** start of Provided data **

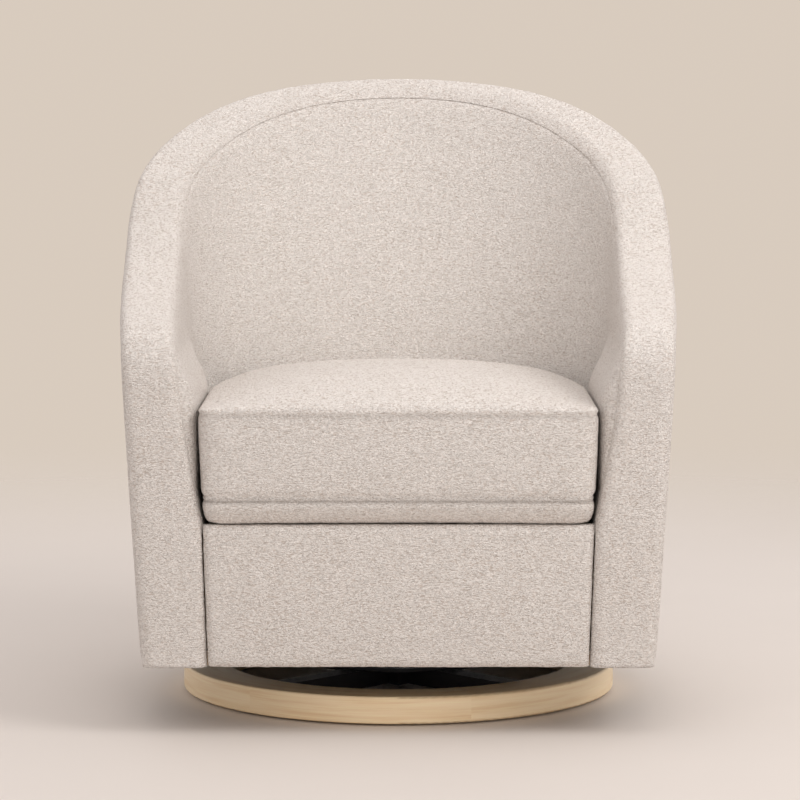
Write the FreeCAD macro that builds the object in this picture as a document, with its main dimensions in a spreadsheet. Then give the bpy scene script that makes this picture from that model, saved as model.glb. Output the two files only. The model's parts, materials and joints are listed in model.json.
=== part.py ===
"""Swivel glider nursery chair: a barrel armchair on a swinging glide frame, a ball-bearing swivel
and a round wooden floor ring.

The frame has +Z up and the sitter faces -Y. The origin is on the floor, on the swivel axis.
Every piece is a separate solid, written to parts/NODE.step. All lengths are in millimetres.
"""

import FreeCAD
import Part
import math
import os

import Sketcher

Vector = FreeCAD.Vector
Rotation = FreeCAD.Rotation
Placement = FreeCAD.Placement

doc = FreeCAD.newDocument("swivel_glider")
sheet = doc.addObject("Spreadsheet::Sheet", "sizes")

# ---------------------------------------------------------------------------------------------
# Driving dimensions
# ---------------------------------------------------------------------------------------------

DRIVING = [
    # Floor ring and its glides
    ("glide_height", 3, "felt glide under the ring"),
    ("glide_radius", 12.5, "felt glide"),
    ("ring_outer", 305, "outer radius of the wooden ring"),
    ("ring_inner", 245, "inner radius of the wooden ring"),
    ("ring_height", 37, "height of the wooden ring"),
    ("ring_edge", 3, "rounding of the ring's edges"),
    # Steel spider inside the ring
    ("spoke_width", 30, "rectangular tube of the spider"),
    ("spoke_height", 25, "rectangular tube of the spider"),
    ("spoke_base", 8, "underside of the spokes above the floor"),
    ("spoke_wall", 2.5, "wall of the rectangular tube"),
    ("hub_side", 70, "square hub block"),
    ("tab_thickness", 4, "tab welded under each spoke"),
    ("tab_length", 66, "tab, half of it under the ring"),
    ("tab_reach", 290, "outer end of the tab from the axis"),
    ("disc_radius", 85, "disc welded on top of the spider"),
    ("disc_thickness", 5, "disc welded on top of the spider"),
    # Ball-bearing swivel
    ("race_outer", 75, "outer radius of both races"),
    ("race_inner", 55, "inner radius of both races"),
    ("race_thickness", 6, "each race"),
    ("ball_radius", 4, "bearing ball"),
    ("ball_circle", 65, "radius of the ball circle"),
    ("ball_gap", 6, "space between the races"),
    ("ball_count", 16, "number of balls"),
    ("cage_thickness", 2, "ball cage"),
    ("king_radius", 8, "shank of the king bolt"),
    # Swinging frame that turns on the bearing
    ("top_plate_x", 240, "swivel top plate across the chair"),
    ("top_plate_y", 284, "swivel top plate front to back"),
    ("top_plate_thickness", 5, "swivel top plate"),
    ("cross_bar_width", 44, "flat bar under each pair of hangers"),
    ("cross_bar_thickness", 6, "flat bar under each pair of hangers"),
    ("pivot_y", 120, "pivots in front of and behind the axis"),
    ("hanger_x", 174, "outer face of the hangers from the axis"),
    ("hanger_thickness", 4, "hanger plate"),
    ("hanger_width", 36, "hanger plate"),
    ("hanger_foot", 40, "foot of the hanger"),
    ("upper_pivot_z", 214, "upper pivot above the floor"),
    ("link_length", 110, "between a link's two pivots"),
    ("link_thickness", 6, "link plate"),
    ("link_eye", 16, "outer radius of the link's eyes"),
    ("link_x", 187, "middle of the link plates from the axis"),
    ("bush_radius", 11, "outer radius of the bushes in the links"),
    ("bush_width", 10, "length of the bushes"),
    ("pin_radius", 5, "pivot bolts and pins"),
    ("running_gap", 0.06, "radial clearance of a turning pin"),
    # Carriage bolted under the seat
    ("carriage_x", 208, "inner face of the carriage web from the axis"),
    ("carriage_web", 4, "thickness of the carriage angle"),
    ("carriage_flange", 42, "width of the carriage flange"),
    ("carriage_length", 380, "carriage angle front to back"),
    ("carriage_rise", 34, "height of the carriage angle"),
    ("tie_radius", 8, "cross tie of the carriage"),
    ("tie_y", 34, "cross ties in front of and behind the axis"),
    # Seat box
    ("body_base", 88, "underside of the upholstered body"),
    ("plate_gap", 4, "bottom plate above the underside"),
    ("plate_thickness", 18, "plywood bottom plate"),
    ("box_half_width", 248, "outer face of the side rails"),
    ("board", 22, "thickness of the seat box boards"),
    ("box_front", -350, "front face of the front rail"),
    ("box_rear", 222, "rear face of the rear rail"),
    ("front_rail_top", 262, "top of the front and rear rails"),
    ("side_rail_top", 244, "top of the side rails"),
    ("block_side", 40, "corner block leg"),
    ("block_height", 55, "corner block"),
    ("spring_wire", 2, "radius of the spring wire"),
    ("spring_z", 253, "middle of the spring wire"),
    ("spring_half_wave", 20, "half width of a sinuous spring"),
    ("spring_count", 6, "springs across the seat"),
    ("spring_spacing", 74, "between two springs"),
    ("spring_bars", 21, "cross bars in a spring"),
    ("felt_thickness", 4, "felt over the springs"),
    ("deck_thickness", 18, "padded deck"),
    # Upholstered body
    ("cover_thickness", 6, "outside cover with its lining"),
    ("pad_thickness", 30, "padding of the inside back and arms"),
    ("band_thickness", 24, "padded band over the arm fronts and the rim"),
    ("rim_rail", 16, "bent wooden rail under the band"),
    ("rib", 18, "thickness of the plywood ribs"),
    ("rib_gap", 0.6, "room between the ribs and the upholstery"),
    ("lap_rail_z", 400, "underside of the lap rail"),
    ("lap_rail_width", 16, "lap rail, let into the ribs from outside"),
    ("loft_top", 880, "height of the upper section of the barrel"),
    ("apron_gap", 1.5, "between the apron and the arms"),
    ("apron_edge", 10, "rounding of the apron's upper and lower edges"),
    ("apron_front", -378, "front face of the apron"),
    ("apron_top", 277, "top of the apron"),
    # Loose seat cushion
    ("cushion_base", 283, "underside of the cushion"),
    ("cushion_crown", 470, "highest point of the cushion"),
    ("cushion_fall", 28, "fall of the crown towards each edge"),
    ("cushion_front", -394, "front of the cushion"),
    ("cushion_rear", 156, "rear of the cushion"),
    ("cushion_low_width", 251, "half width at the underside"),
    ("cushion_high_width", 264, "half width at the top"),
    ("cushion_centre", -110, "where the cushion's rear curve begins"),
    ("cushion_corner", 22, "rounding of the front corners"),
    ("cushion_cloth", 3, "cushion cover"),
    ("core_gap", 5, "foam core inside the cover"),
    ("cambric", 1, "black dust cloth"),
]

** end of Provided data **

→ Exercise requirements
Make an exact copy of the listing, including every line.

→ Answer to the task
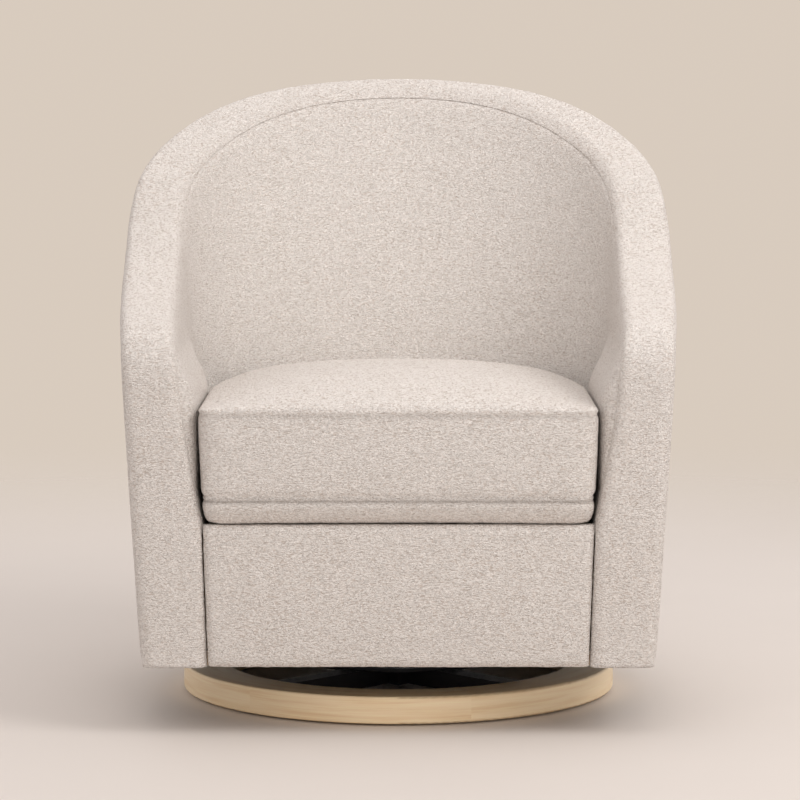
Write the FreeCAD macro that builds the object in this picture as a document, with its main dimensions in a spreadsheet. Then give the bpy scene script that makes this picture from that model, saved as model.glb. Output the two files only. The model's parts, materials and joints are listed in model.json.
=== part.py ===
"""Swivel glider nursery chair: a barrel armchair on a swinging glide frame, a ball-bearing swivel
and a round wooden floor ring.

The frame has +Z up and the sitter faces -Y. The origin is on the floor, on the swivel axis.
Every piece is a separate solid, written to parts/NODE.step. All lengths are in millimetres.
"""

import FreeCAD
import Part
import math
import os

import Sketcher

Vector = FreeCAD.Vector
Rotation = FreeCAD.Rotation
Placement = FreeCAD.Placement

doc = FreeCAD.newDocument("swivel_glider")
sheet = doc.addObject("Spreadsheet::Sheet", "sizes")

# ---------------------------------------------------------------------------------------------
# Driving dimensions
# ---------------------------------------------------------------------------------------------

DRIVING = [
    # Floor ring and its glides
    ("glide_height", 3, "felt glide under the ring"),
    ("glide_radius", 12.5, "felt glide"),
    ("ring_outer", 305, "outer radius of the wooden ring"),
    ("ring_inner", 245, "inner radius of the wooden ring"),
    ("ring_height", 37, "height of the wooden ring"),
    ("ring_edge", 3, "rounding of the ring's edges"),
    # Steel spider inside the ring
    ("spoke_width", 30, "rectangular tube of the spider"),
    ("spoke_height", 25, "rectangular tube of the spider"),
    ("spoke_base", 8, "underside of the spokes above the floor"),
    ("spoke_wall", 2.5, "wall of the rectangular tube"),
    ("hub_side", 70, "square hub block"),
    ("tab_thickness", 4, "tab welded under each spoke"),
    ("tab_length", 66, "tab, half of it under the ring"),
    ("tab_reach", 290, "outer end of the tab from the axis"),
    ("disc_radius", 85, "disc welded on top of the spider"),
    ("disc_thickness", 5, "disc welded on top of the spider"),
    # Ball-bearing swivel
    ("race_outer", 75, "outer radius of both races"),
    ("race_inner", 55, "inner radius of both races"),
    ("race_thickness", 6, "each race"),
    ("ball_radius", 4, "bearing ball"),
    ("ball_circle", 65, "radius of the ball circle"),
    ("ball_gap", 6, "space between the races"),
    ("ball_count", 16, "number of balls"),
    ("cage_thickness", 2, "ball cage"),
    ("king_radius", 8, "shank of the king bolt"),
    # Swinging frame that turns on the bearing
    ("top_plate_x", 240, "swivel top plate across the chair"),
    ("top_plate_y", 284, "swivel top plate front to back"),
    ("top_plate_thickness", 5, "swivel top plate"),
    ("cross_bar_width", 44, "flat bar under each pair of hangers"),
    ("cross_bar_thickness", 6, "flat bar under each pair of hangers"),
    ("pivot_y", 120, "pivots in front of and behind the axis"),
    ("hanger_x", 174, "outer face of the hangers from the axis"),
    ("hanger_thickness", 4, "hanger plate"),
    ("hanger_width", 36, "hanger plate"),
    ("hanger_foot", 40, "foot of the hanger"),
    ("upper_pivot_z", 214, "upper pivot above the floor"),
    ("link_length", 110, "between a link's two pivots"),
    ("link_thickness", 6, "link plate"),
    ("link_eye", 16, "outer radius of the link's eyes"),
    ("link_x", 187, "middle of the link plates from the axis"),
    ("bush_radius", 11, "outer radius of the bushes in the links"),
    ("bush_width", 10, "length of the bushes"),
    ("pin_radius", 5, "pivot bolts and pins"),
    ("running_gap", 0.06, "radial clearance of a turning pin"),
    # Carriage bolted under the seat
    ("carriage_x", 208, "inner face of the carriage web from the axis"),
    ("carriage_web", 4, "thickness of the carriage angle"),
    ("carriage_flange", 42, "width of the carriage flange"),
    ("carriage_length", 380, "carriage angle front to back"),
    ("carriage_rise", 34, "height of the carriage angle"),
    ("tie_radius", 8, "cross tie of the carriage"),
    ("tie_y", 34, "cross ties in front of and behind the axis"),
    # Seat box
    ("body_base", 88, "underside of the upholstered body"),
    ("plate_gap", 4, "bottom plate above the underside"),
    ("plate_thickness", 18, "plywood bottom plate"),
    ("box_half_width", 248, "outer face of the side rails"),
    ("board", 22, "thickness of the seat box boards"),
    ("box_front", -350, "front face of the front rail"),
    ("box_rear", 222, "rear face of the rear rail"),
    ("front_rail_top", 262, "top of the front and rear rails"),
    ("side_rail_top", 244, "top of the side rails"),
    ("block_side", 40, "corner block leg"),
    ("block_height", 55, "corner block"),
    ("spring_wire", 2, "radius of the spring wire"),
    ("spring_z", 253, "middle of the spring wire"),
    ("spring_half_wave", 20, "half width of a sinuous spring"),
    ("spring_count", 6, "springs across the seat"),
    ("spring_spacing", 74, "between two springs"),
    ("spring_bars", 21, "cross bars in a spring"),
    ("felt_thickness", 4, "felt over the springs"),
    ("deck_thickness", 18, "padded deck"),
    # Upholstered body
    ("cover_thickness", 6, "outside cover with its lining"),
    ("pad_thickness", 30, "padding of the inside back and arms"),
    ("band_thickness", 24, "padded band over the arm fronts and the rim"),
    ("rim_rail", 16, "bent wooden rail under the band"),
    ("rib", 18, "thickness of the plywood ribs"),
    ("rib_gap", 0.6, "room between the ribs and the upholstery"),
    ("lap_rail_z", 400, "underside of the lap rail"),
    ("lap_rail_width", 16, "lap rail, let into the ribs from outside"),
    ("loft_top", 880, "height of the upper section of the barrel"),
    ("apron_gap", 1.5, "between the apron and the arms"),
    ("apron_edge", 10, "rounding of the apron's upper and lower edges"),
    ("apron_front", -378, "front face of the apron"),
    ("apron_top", 277, "top of the apron"),
    # Loose seat cushion
    ("cushion_base", 283, "underside of the cushion"),
    ("cushion_crown", 470, "highest point of the cushion"),
    ("cushion_fall", 28, "fall of the crown towards each edge"),
    ("cushion_front", -394, "front of the cushion"),
    ("cushion_rear", 156, "rear of the cushion"),
    ("cushion_low_width", 251, "half width at the underside"),
    ("cushion_high_width", 264, "half width at the top"),
    ("cushion_centre", -110, "where the cushion's rear curve begins"),
    ("cushion_corner", 22, "rounding of the front corners"),
    ("cushion_cloth", 3, "cushion cover"),
    ("core_gap", 5, "foam core inside the cover"),
    ("cambric", 1, "black dust cloth"),
]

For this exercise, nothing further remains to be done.